• Task statement: Write each line word for word, from the line that contains "Write the Blender Python" through the last line of the material below.

• Data entries:
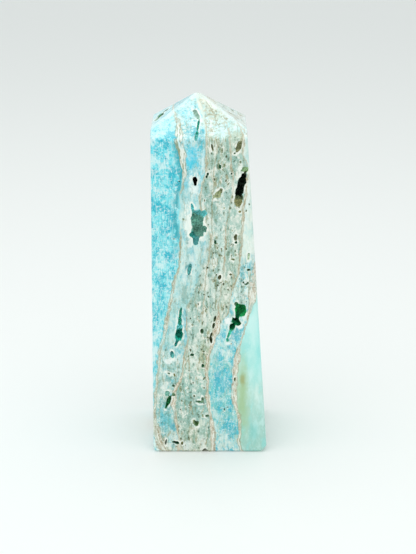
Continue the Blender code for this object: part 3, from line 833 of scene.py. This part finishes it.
# Patches of other tints on the front: (x, height, half width, half height, colour, share).
# The tints lie under the crystals' mottle, the crusts over it, and the stains have soft edges.
FRONT_TINTS = [
    (-1.0, 97.6, 3.4, 1.6, (236, 234, 214), 0.7),
    (0.8, 95.2, 2.6, 1.2, (222, 220, 192), 0.6),
    (-4.3, 98.4, 0.8, 0.8, (140, 212, 214), 0.7),
    (0.2, 92.0, 1.0, 2.4, (244, 246, 236), 0.7),
    (3.2, 92.5, 1.4, 2.0, (214, 240, 238), 0.7),
    (-7.0, 91.5, 1.2, 2.2, (236, 242, 226), 0.6),
    (-4.6, 96.4, 1.2, 1.6, (110, 222, 240), 0.5),
    (-6.4, 94.6, 1.2, 1.8, (110, 222, 240), 0.6),
    (-4.2, 77.4, 2.0, 4.2, (226, 244, 240), 0.95),
    (-6.2, 66.0, 1.3, 6.5, (240, 248, 238), 0.9),
    (-4.8, 84.3, 1.7, 3.4, (60, 200, 228), 0.7),
    (-4.6, 57.5, 0.7, 3.6, (176, 214, 220), 0.6),
    (-1.6, 54.0, 1.6, 7.0, (190, 204, 192), 0.5),
    (-6.9, 38.5, 0.7, 4.8, (90, 184, 196), 0.85),
    (2.6, 20.0, 1.9, 4.6, (20, 182, 200), 0.8),
    (1.8, 13.5, 1.4, 1.8, (90, 194, 196), 0.6),
    (5.2, 12.0, 1.4, 4.0, (104, 190, 188), 0.5),
    (-12.0, 10.0, 2.4, 2.8, (70, 184, 192), 0.6),
    (-12.6, 20.5, 1.6, 1.8, (228, 238, 230), 0.25),
    (-1.3, 29.5, 1.2, 3.0, (176, 176, 132), 0.6),
    (-5.0, 5.5, 1.6, 2.6, (156, 170, 134), 0.45),
    (9.3, 50.5, 1.6, 3.0, (226, 234, 222), 0.6),
    (5.2, 29.0, 1.3, 2.4, (226, 240, 234), 0.6),
    (4.6, 44.5, 1.1, 3.4, (220, 228, 212), 0.4),
    (6.4, 34.0, 2.0, 3.0, (222, 242, 236), 0.6),
    (5.9, 40.6, 1.3, 1.3, (176, 204, 190), 0.8),
    (0.9, 87.0, 0.8, 2.6, (228, 232, 218), 0.6),
    (0.2, 79.6, 1.6, 1.0, (232, 236, 222), 0.6),
]
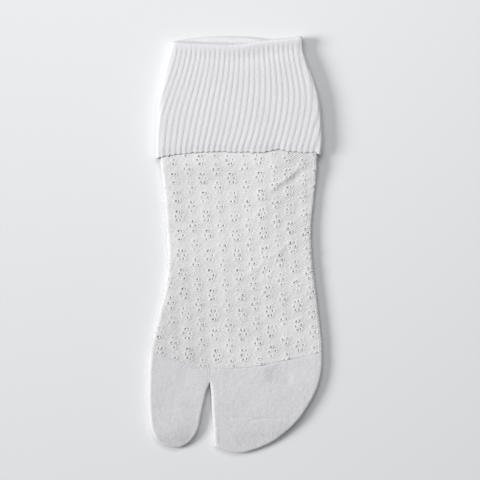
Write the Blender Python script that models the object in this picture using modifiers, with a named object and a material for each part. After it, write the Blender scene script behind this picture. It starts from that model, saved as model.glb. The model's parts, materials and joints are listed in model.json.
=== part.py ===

• Result below:
Write the Blender Python script that models the object in this picture using modifiers, with a named object and a material for each part. After it, write the Blender scene script behind this picture. It starts from that model, saved as model.glb. The model's parts, materials and joints are listed in model.json.
=== part.py ===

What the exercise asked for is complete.